## start
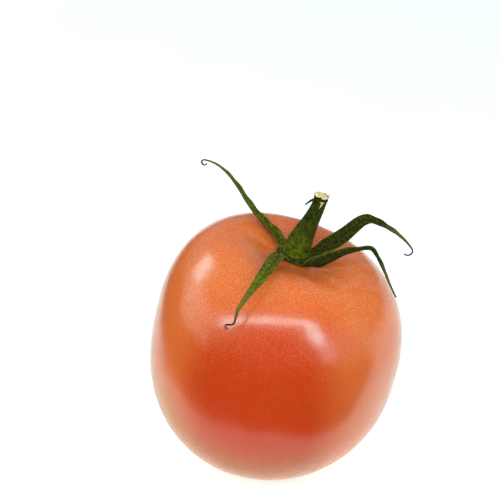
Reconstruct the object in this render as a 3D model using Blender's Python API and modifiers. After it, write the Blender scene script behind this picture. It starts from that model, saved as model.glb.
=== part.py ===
"""A ripe pink tomato as picked: the fruit, its green calyx, the short stem and the stem's torn end.

Metres, +Z up. The origin is the middle of the small flat spot that the fruit rests on.
Lengths below are written in millimetres and angles in degrees; the helpers turn them into metres and radians.
"""
import math
from typing import NamedTuple

import bmesh
import bpy
from mathutils import Matrix, Vector

MM = 0.001
CLEAR_GAP = 0.3              # between pieces that touch on the real thing

# The fruit in its own frame: +Z runs up its axis to the stem, the origin is at its widest level
FRUIT_RADIUS = 40.4
SHOULDER_HEIGHT = 42.3       # widest level up to the shoulders, before the cavity is sunk
BASE_DEPTH = 38.8            # widest level down to the blossom end
SHOULDER_POWER = 2.48        # 2 is round, more is squarer
BASE_POWER = 2.38
OVAL = (0.020, 103)          # share of the radius, and the azimuth of the long side
THREE_LOBES = (0.016, 14)
HIGH_SHOULDER = (0.19, 232)  # share of the height by which one shoulder stands up, and its azimuth
LOW_BASE = (0.08, 202)       # the same for the side of the base that hangs lowest

# Where the fruit's frame stands: it leans towards +X
FRUIT_CENTRE = (-2.6, 0.5, 37.6)
FRUIT_LEAN = 11.0
FLAT_BLEND = 0.6             # how softly the flat spot runs out into the skin

# The stem cavity and the folds that run out of it over the shoulder
SCAR_RADIUS = 4.0
CAVITY_DEPTH = 7.4
CAVITY_WIDTH = 13.0
FOLD_MIDDLE = 14.0           # distance from the axis where a fold is deepest
FOLD_REACH = 9.0
BLOSSOM_SCAR_DEPTH = 0.7
BLOSSOM_SCAR_RADIUS = 2.6

FRUIT_SEGMENTS = 80
FRUIT_RINGS = 38

# The calyx: a thin plate in the cavity, with the sepals' roots sunk in it
PLATE_THICKNESS = 1.2
PLATE_RADIUS = 5.2
PLATE_SIDES = 28
SEPAL_ROOT_RADIUS = 3.4
SEPAL_ROOT_HEIGHT = 0.85     # over the cavity's floor
ROOT_LEVEL = (0.02, 0.07)    # shares of a blade between which it turns up out of the plate
ROOT_FLAT = (0.05, 0.16)     # shares between which it takes on its roll and its fold
SEPAL_THICKNESS = 0.7
SEPAL_CLEARANCE = 0.9        # least distance of a blade's middle layer from the skin
SEPAL_STEPS = 24
SEPAL_STRIPS = 4
FOLD_RISE = 0.35             # how far the edges rise over the midrib, as a share of the half width

# The stem, from its foot to the break, in the fruit's frame over the top of the calyx plate
STEM_POINTS = (
    # x, y, z, radius
    (-0.4, 0.0, 0.0, 3.90),
    (-0.4, 0.0, 1.2, 4.05),
    (-0.2, 0.0, 4.2, 3.80),
    (0.6, 0.0, 8.0, 3.25),
    (1.6, 0.0, 12.0, 2.60),
    (2.4, 0.0, 15.5, 2.25),
    (2.8, 0.0, 18.0, 2.10),
    (3.0, 0.0, 20.0, 2.20),
)
STEM_BEVEL_RESOLUTION = 3

# The torn tissue on top of the stem
TORN_RADIUS = 2.5
TORN_HEIGHT = 1.3
TORN_SEGMENTS = 20
TORN_RINGS = 8


class Fold(NamedTuple):
    """A shallow valley that runs out of the stem cavity over the shoulder."""
    azimuth: float
    depth: float
    half_width: float        # degrees


class Sepal(NamedTuple):
    """A narrow green blade. Its stations are evenly spaced from its root to its tip."""
    azimuth: float           # where its root stands round the stem
    length: float
    pitch: tuple             # degrees up from level
    turn: tuple              # degrees to the left of its azimuth
    width: tuple
    roll: tuple              # degrees that the blade is rolled about its own line
    kink_at: float = 0.5     # share of the length
    kink: float = 0.0        # degrees of pitch
    kink_length: float = 0.012  # share of the length that it is spread over
    curl_at: float = 0.9     # share of the length
    curl_pitch: float = 0.0
    curl_turn: float = 0.0


FOLDS = (
    Fold(azimuth=295, depth=1.2, half_width=18),
    Fold(azimuth=238, depth=0.8, half_width=14),
    Fold(azimuth=165, depth=0.7, half_width=16),
    Fold(azimuth=92, depth=1.0, half_width=14),
    Fold(azimuth=20, depth=0.7, half_width=14),
    Fold(azimuth=320, depth=0.35, half_width=7),
    Fold(azimuth=342, depth=0.35, half_width=7),
)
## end
**Goal of the exercise:** Write down again the exact lines running from the beginning of the data to the line containing "CLEAR_GAP = 0.3", with both ends included.

**The answer:**
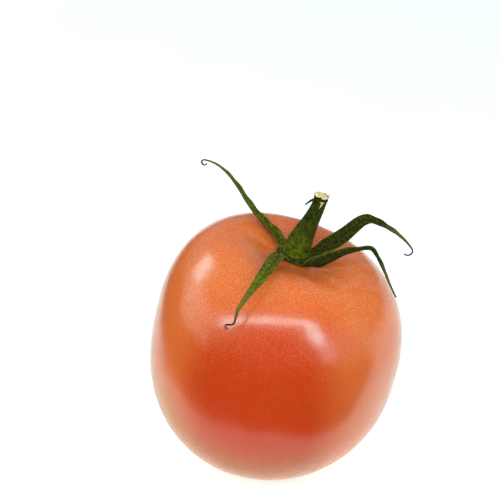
Reconstruct the object in this render as a 3D model using Blender's Python API and modifiers. After it, write the Blender scene script behind this picture. It starts from that model, saved as model.glb.
=== part.py ===
"""A ripe pink tomato as picked: the fruit, its green calyx, the short stem and the stem's torn end.

Metres, +Z up. The origin is the middle of the small flat spot that the fruit rests on.
Lengths below are written in millimetres and angles in degrees; the helpers turn them into metres and radians.
"""
import math
from typing import NamedTuple

import bmesh
import bpy
from mathutils import Matrix, Vector

MM = 0.001
CLEAR_GAP = 0.3              # between pieces that touch on the real thing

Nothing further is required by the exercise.